Web creator warns of state, corporate rule

Web inventor Tim Berners-Lee has called for a bill of rights to guarantee the independence of the internet and ensure users' privacy.

Sir Tim Berners-Lee arrives

The UK inventor of the worldwide web has warned that the freedom of the internet is under threat. (AAP)

The British inventor of the worldwide web has warned that the freedom of the internet is under threat from governments and corporations interested in controlling the web.

Tim Berners-Lee, a computer scientist who invented the web 25 years ago, called for a bill of rights that would guarantee the independence of the internet and ensure users' privacy.

"If a company can control your access to the internet, if they can control which websites they go to, then they have tremendous control over your life," Berners-Lee said at the London Web We Want festival on the future of the net.

"If a government can block you going to, for example, the opposition's political pages, then they can give you a blinkered view of reality to keep themselves in power.

"Suddenly the power to abuse the open internet has become so tempting, both for government and big companies."

Berners-Lee is director of the World Wide Web Consortium, a body that develops guidelines for the development of the net.

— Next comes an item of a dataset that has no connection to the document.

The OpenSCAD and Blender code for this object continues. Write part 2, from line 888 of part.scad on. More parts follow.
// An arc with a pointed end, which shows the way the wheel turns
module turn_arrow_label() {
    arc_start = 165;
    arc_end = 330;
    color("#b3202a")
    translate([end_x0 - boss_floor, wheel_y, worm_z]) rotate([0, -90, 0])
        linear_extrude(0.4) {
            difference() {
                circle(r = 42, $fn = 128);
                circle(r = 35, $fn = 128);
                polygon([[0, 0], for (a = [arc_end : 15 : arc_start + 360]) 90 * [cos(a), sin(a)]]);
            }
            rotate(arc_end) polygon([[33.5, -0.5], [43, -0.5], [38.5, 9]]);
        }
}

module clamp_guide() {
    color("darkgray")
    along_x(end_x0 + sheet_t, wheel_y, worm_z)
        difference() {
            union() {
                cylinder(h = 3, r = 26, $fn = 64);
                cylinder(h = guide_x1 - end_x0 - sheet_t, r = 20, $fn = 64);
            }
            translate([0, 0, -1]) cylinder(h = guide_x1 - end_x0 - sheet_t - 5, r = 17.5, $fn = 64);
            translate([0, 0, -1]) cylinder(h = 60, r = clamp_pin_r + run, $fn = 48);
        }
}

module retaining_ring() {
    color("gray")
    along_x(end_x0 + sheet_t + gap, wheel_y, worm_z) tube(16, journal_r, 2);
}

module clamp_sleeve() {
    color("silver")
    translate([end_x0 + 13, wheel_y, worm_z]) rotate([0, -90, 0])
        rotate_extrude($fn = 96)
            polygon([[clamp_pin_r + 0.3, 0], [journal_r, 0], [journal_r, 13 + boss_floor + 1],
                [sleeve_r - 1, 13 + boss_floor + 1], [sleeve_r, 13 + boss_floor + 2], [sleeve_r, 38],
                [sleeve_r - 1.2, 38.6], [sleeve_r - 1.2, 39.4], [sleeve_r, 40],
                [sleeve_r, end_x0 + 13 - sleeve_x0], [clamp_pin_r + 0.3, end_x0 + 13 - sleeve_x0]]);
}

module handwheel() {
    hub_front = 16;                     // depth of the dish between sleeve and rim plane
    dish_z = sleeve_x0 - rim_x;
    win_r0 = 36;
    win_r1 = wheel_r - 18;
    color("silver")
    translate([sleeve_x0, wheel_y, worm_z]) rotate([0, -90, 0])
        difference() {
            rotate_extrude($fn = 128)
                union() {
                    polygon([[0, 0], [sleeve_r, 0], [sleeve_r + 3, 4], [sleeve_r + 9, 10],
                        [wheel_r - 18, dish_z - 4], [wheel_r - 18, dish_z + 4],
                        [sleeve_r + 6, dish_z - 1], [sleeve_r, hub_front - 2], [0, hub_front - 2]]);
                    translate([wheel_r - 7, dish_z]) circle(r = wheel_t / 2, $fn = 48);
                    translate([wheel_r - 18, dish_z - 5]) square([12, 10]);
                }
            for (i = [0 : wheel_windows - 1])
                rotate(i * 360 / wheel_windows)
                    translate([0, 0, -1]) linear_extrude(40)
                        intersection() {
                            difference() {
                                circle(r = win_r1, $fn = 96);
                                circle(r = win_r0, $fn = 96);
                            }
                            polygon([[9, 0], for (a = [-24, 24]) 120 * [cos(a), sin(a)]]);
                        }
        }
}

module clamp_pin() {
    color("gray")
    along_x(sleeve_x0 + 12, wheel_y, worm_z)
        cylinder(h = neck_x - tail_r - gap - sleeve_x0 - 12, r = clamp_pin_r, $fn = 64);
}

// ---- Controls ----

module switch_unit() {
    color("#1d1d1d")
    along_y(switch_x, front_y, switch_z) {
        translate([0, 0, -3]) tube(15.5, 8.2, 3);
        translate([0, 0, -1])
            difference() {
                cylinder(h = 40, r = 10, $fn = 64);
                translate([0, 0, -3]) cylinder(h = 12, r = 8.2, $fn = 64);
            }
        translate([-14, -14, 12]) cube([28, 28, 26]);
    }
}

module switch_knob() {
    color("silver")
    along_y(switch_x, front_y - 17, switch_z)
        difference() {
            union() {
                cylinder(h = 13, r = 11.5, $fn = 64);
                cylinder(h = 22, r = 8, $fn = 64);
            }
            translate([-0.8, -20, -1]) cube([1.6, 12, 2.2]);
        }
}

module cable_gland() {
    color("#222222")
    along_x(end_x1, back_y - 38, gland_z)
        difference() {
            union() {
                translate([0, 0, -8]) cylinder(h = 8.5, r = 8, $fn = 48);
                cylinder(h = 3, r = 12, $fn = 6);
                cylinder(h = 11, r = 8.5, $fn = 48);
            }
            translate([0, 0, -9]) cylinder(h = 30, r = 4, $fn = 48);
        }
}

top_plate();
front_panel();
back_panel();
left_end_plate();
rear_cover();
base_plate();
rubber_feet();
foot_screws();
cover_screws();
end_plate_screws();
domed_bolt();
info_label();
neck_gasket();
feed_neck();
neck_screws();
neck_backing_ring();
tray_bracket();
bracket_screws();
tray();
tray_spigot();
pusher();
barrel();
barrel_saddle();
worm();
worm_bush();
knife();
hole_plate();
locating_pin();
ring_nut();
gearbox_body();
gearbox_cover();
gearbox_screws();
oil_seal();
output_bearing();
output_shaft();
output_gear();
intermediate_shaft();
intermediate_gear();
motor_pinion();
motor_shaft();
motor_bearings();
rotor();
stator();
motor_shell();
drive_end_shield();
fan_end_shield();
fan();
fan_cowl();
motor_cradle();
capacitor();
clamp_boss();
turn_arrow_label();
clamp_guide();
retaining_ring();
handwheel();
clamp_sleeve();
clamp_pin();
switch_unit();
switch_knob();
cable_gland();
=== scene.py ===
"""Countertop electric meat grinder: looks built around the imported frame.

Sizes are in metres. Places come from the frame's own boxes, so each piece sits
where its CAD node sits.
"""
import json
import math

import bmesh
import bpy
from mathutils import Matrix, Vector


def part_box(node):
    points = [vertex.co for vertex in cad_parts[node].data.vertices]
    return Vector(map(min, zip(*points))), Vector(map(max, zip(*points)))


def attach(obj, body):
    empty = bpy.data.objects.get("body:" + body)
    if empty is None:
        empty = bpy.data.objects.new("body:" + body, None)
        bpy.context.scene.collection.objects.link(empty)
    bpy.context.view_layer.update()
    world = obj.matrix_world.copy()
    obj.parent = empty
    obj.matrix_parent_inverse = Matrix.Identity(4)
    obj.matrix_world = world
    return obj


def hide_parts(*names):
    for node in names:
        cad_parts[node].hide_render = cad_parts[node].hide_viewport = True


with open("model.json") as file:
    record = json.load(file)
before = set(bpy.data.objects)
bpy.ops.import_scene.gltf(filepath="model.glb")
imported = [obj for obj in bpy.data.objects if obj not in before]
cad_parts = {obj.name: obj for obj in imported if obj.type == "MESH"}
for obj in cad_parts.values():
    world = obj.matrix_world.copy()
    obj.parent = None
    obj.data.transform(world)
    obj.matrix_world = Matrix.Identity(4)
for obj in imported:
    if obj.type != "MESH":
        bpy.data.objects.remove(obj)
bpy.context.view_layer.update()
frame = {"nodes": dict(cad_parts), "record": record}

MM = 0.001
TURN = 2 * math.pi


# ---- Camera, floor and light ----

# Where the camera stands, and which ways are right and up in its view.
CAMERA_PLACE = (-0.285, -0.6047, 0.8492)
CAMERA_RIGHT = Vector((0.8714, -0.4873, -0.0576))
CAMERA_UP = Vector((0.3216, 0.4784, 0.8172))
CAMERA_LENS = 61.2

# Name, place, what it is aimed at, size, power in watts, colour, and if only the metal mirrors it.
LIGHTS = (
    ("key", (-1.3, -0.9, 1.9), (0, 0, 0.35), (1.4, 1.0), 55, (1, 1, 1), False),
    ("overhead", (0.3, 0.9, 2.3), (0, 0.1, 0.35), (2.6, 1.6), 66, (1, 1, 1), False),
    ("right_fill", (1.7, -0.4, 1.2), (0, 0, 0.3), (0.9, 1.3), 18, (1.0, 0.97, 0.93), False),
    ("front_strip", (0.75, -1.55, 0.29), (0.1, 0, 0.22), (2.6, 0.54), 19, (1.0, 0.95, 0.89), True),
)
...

He called for a net version of the Magna Carta, the 13th century English charter credited with guaranteeing basic rights and freedoms.

Concerns over privacy and freedom on the net have risen in the wake of the revelation of mass government monitoring of online activity, following leaks by former US intelligence contractor Edward Snowden.

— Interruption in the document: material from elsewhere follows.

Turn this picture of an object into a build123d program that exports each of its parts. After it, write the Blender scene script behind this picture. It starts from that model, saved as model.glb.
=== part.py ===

A European Union ruling to allow individuals to ask search engines such as Google to remove links to information about them, called the "right to be forgotten", has also raised concerns over the potential for censorship.

"There have been lots of times that it has been abused," Berners-Lee said. "So now the Magna Carta (idea) is about saying...I want a web where I'm not spied on, where there's no censorship."

Berners-Lee added that in order to be a "neutral medium", the net had to reflect all of humanity, including "some ghastly stuff".

"Now some things are, of course, just illegal - child pornography, fraud, telling someone how to rob a bank - that's illegal before the web and it's illegal after the web," Berners-Lee said.